PROBLEM STATEMENT:
Set down the whole listing verbatim.

SUPPLIED MATERIAL:
━━━━━━━━━━━━━━━━━━━━━━━━━━━━━━
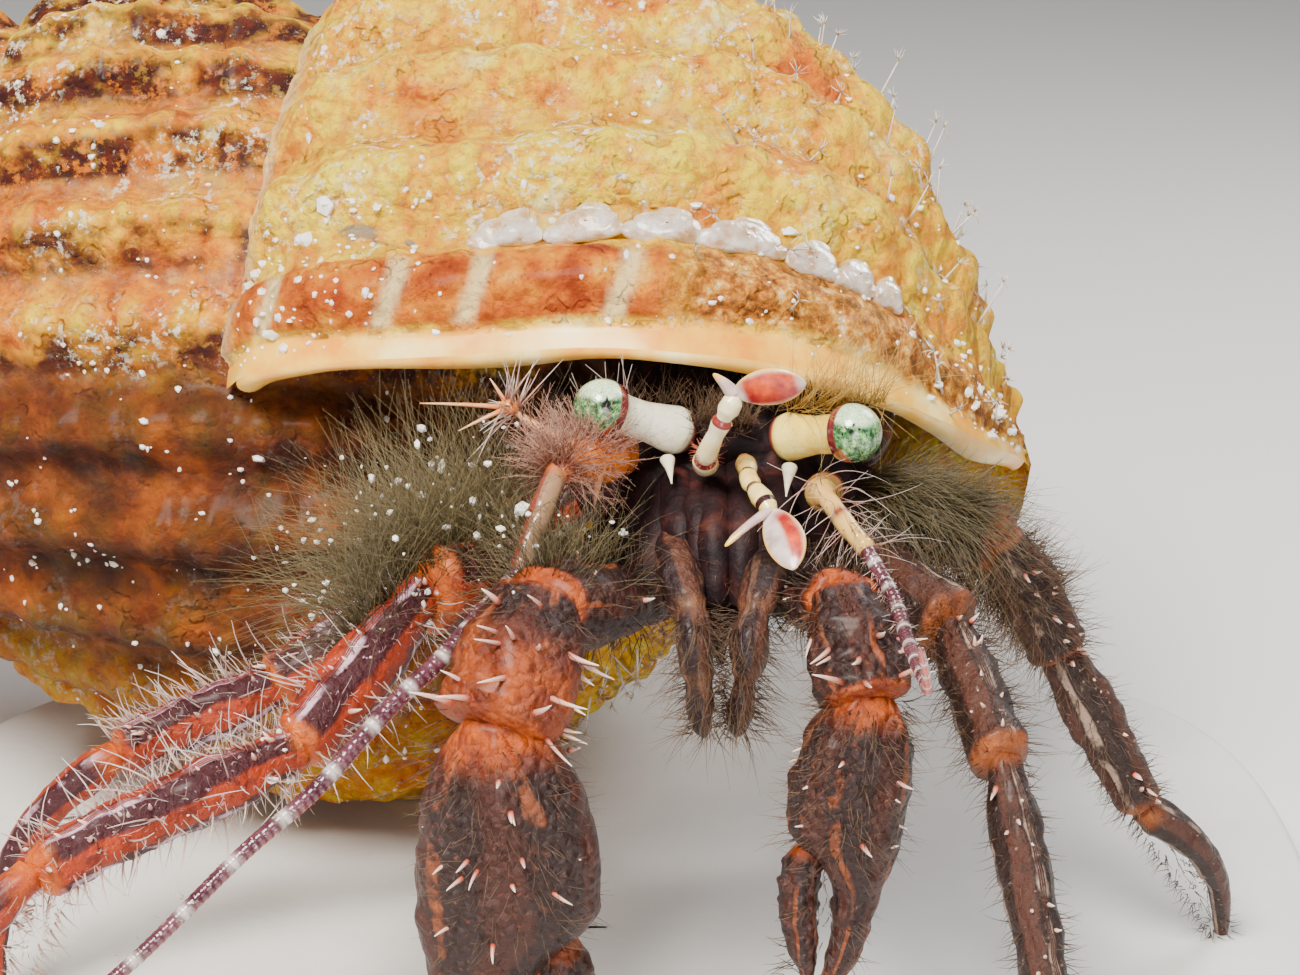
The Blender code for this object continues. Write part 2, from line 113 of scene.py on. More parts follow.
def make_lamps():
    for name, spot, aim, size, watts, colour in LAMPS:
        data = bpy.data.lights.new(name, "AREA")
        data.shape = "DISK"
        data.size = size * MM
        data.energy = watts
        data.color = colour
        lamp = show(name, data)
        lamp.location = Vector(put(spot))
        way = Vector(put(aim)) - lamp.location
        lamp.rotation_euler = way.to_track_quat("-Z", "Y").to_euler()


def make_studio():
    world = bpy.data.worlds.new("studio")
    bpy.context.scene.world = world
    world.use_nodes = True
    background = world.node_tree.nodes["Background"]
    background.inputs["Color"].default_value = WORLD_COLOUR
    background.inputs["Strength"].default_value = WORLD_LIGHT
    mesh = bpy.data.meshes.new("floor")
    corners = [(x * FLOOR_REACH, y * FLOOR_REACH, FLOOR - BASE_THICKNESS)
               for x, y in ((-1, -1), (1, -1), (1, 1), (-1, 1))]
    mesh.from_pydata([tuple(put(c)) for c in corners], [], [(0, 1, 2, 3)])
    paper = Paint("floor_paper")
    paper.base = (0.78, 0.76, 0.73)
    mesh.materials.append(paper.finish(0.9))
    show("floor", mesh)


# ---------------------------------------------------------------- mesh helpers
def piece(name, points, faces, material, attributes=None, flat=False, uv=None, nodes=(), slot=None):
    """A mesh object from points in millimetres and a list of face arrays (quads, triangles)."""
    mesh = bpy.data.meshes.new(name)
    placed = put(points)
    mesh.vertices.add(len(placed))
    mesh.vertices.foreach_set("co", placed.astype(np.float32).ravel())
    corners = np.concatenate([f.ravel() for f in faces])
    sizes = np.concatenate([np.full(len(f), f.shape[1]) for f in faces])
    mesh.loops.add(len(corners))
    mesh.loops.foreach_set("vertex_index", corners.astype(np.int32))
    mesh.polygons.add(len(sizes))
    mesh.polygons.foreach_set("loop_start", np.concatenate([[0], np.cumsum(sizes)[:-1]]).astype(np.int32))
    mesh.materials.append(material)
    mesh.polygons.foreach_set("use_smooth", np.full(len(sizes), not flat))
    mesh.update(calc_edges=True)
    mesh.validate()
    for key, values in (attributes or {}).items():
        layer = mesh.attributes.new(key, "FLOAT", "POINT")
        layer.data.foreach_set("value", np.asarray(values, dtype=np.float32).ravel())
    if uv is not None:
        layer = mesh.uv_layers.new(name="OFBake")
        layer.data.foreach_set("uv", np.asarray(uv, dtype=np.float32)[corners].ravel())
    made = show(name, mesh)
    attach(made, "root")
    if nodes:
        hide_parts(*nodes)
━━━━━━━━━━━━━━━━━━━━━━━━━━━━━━
RESULT OF THIS EXERCISE:
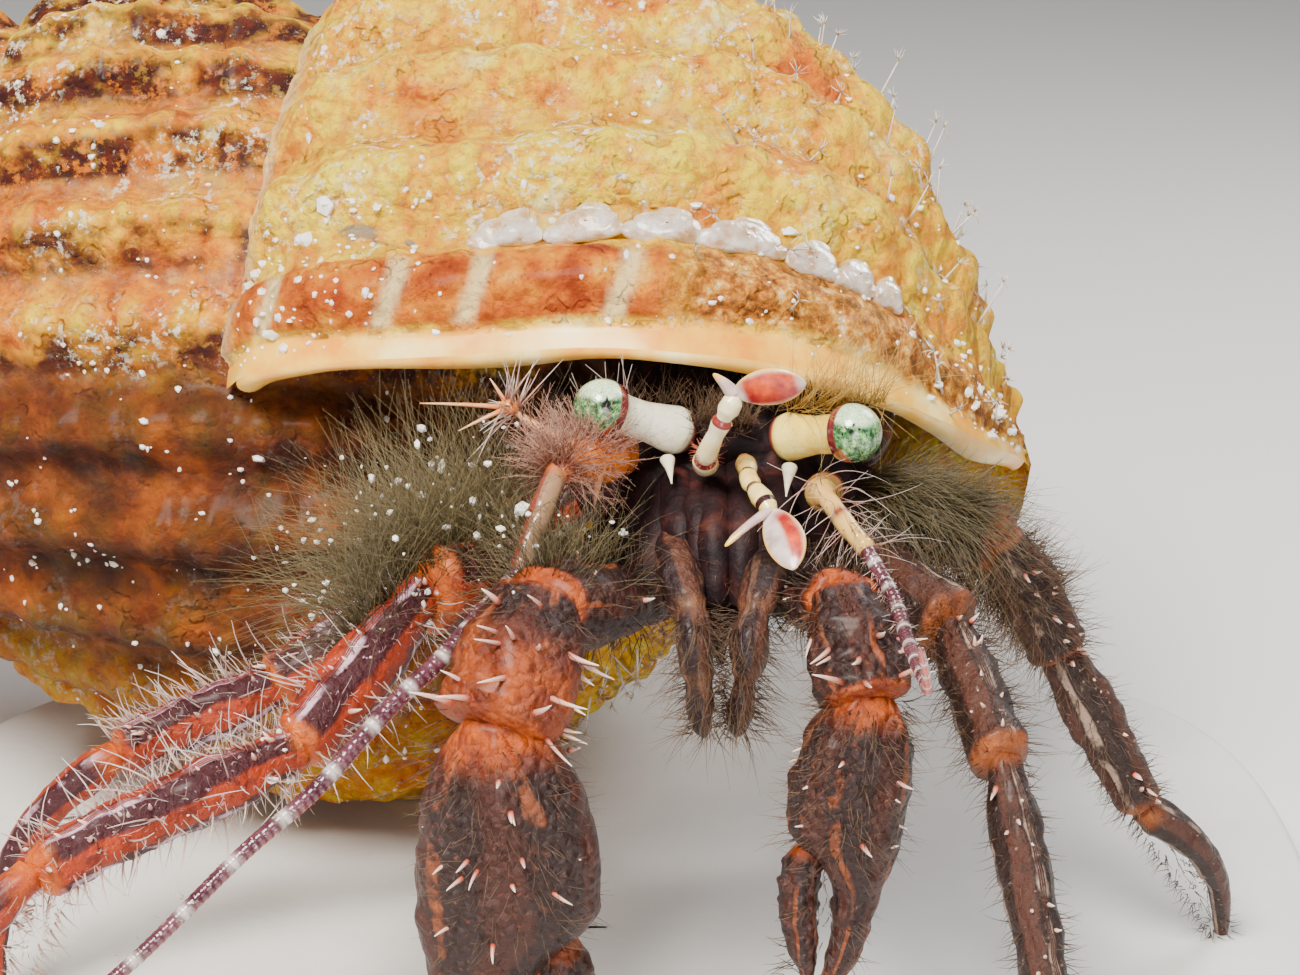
The Blender code for this object continues. Write part 2, from line 113 of scene.py on. More parts follow.
def make_lamps():
    for name, spot, aim, size, watts, colour in LAMPS:
        data = bpy.data.lights.new(name, "AREA")
        data.shape = "DISK"
        data.size = size * MM
        data.energy = watts
        data.color = colour
        lamp = show(name, data)
        lamp.location = Vector(put(spot))
        way = Vector(put(aim)) - lamp.location
        lamp.rotation_euler = way.to_track_quat("-Z", "Y").to_euler()


def make_studio():
    world = bpy.data.worlds.new("studio")
    bpy.context.scene.world = world
    world.use_nodes = True
    background = world.node_tree.nodes["Background"]
    background.inputs["Color"].default_value = WORLD_COLOUR
    background.inputs["Strength"].default_value = WORLD_LIGHT
    mesh = bpy.data.meshes.new("floor")
    corners = [(x * FLOOR_REACH, y * FLOOR_REACH, FLOOR - BASE_THICKNESS)
               for x, y in ((-1, -1), (1, -1), (1, 1), (-1, 1))]
    mesh.from_pydata([tuple(put(c)) for c in corners], [], [(0, 1, 2, 3)])
    paper = Paint("floor_paper")
    paper.base = (0.78, 0.76, 0.73)
    mesh.materials.append(paper.finish(0.9))
    show("floor", mesh)


# ---------------------------------------------------------------- mesh helpers
def piece(name, points, faces, material, attributes=None, flat=False, uv=None, nodes=(), slot=None):
    """A mesh object from points in millimetres and a list of face arrays (quads, triangles)."""
    mesh = bpy.data.meshes.new(name)
    placed = put(points)
    mesh.vertices.add(len(placed))
    mesh.vertices.foreach_set("co", placed.astype(np.float32).ravel())
    corners = np.concatenate([f.ravel() for f in faces])
    sizes = np.concatenate([np.full(len(f), f.shape[1]) for f in faces])
    mesh.loops.add(len(corners))
    mesh.loops.foreach_set("vertex_index", corners.astype(np.int32))
    mesh.polygons.add(len(sizes))
    mesh.polygons.foreach_set("loop_start", np.concatenate([[0], np.cumsum(sizes)[:-1]]).astype(np.int32))
    mesh.materials.append(material)
    mesh.polygons.foreach_set("use_smooth", np.full(len(sizes), not flat))
    mesh.update(calc_edges=True)
    mesh.validate()
    for key, values in (attributes or {}).items():
        layer = mesh.attributes.new(key, "FLOAT", "POINT")
        layer.data.foreach_set("value", np.asarray(values, dtype=np.float32).ravel())
    if uv is not None:
        layer = mesh.uv_layers.new(name="OFBake")
        layer.data.foreach_set("uv", np.asarray(uv, dtype=np.float32)[corners].ravel())
    made = show(name, mesh)
    attach(made, "root")
    if nodes:
        hide_parts(*nodes)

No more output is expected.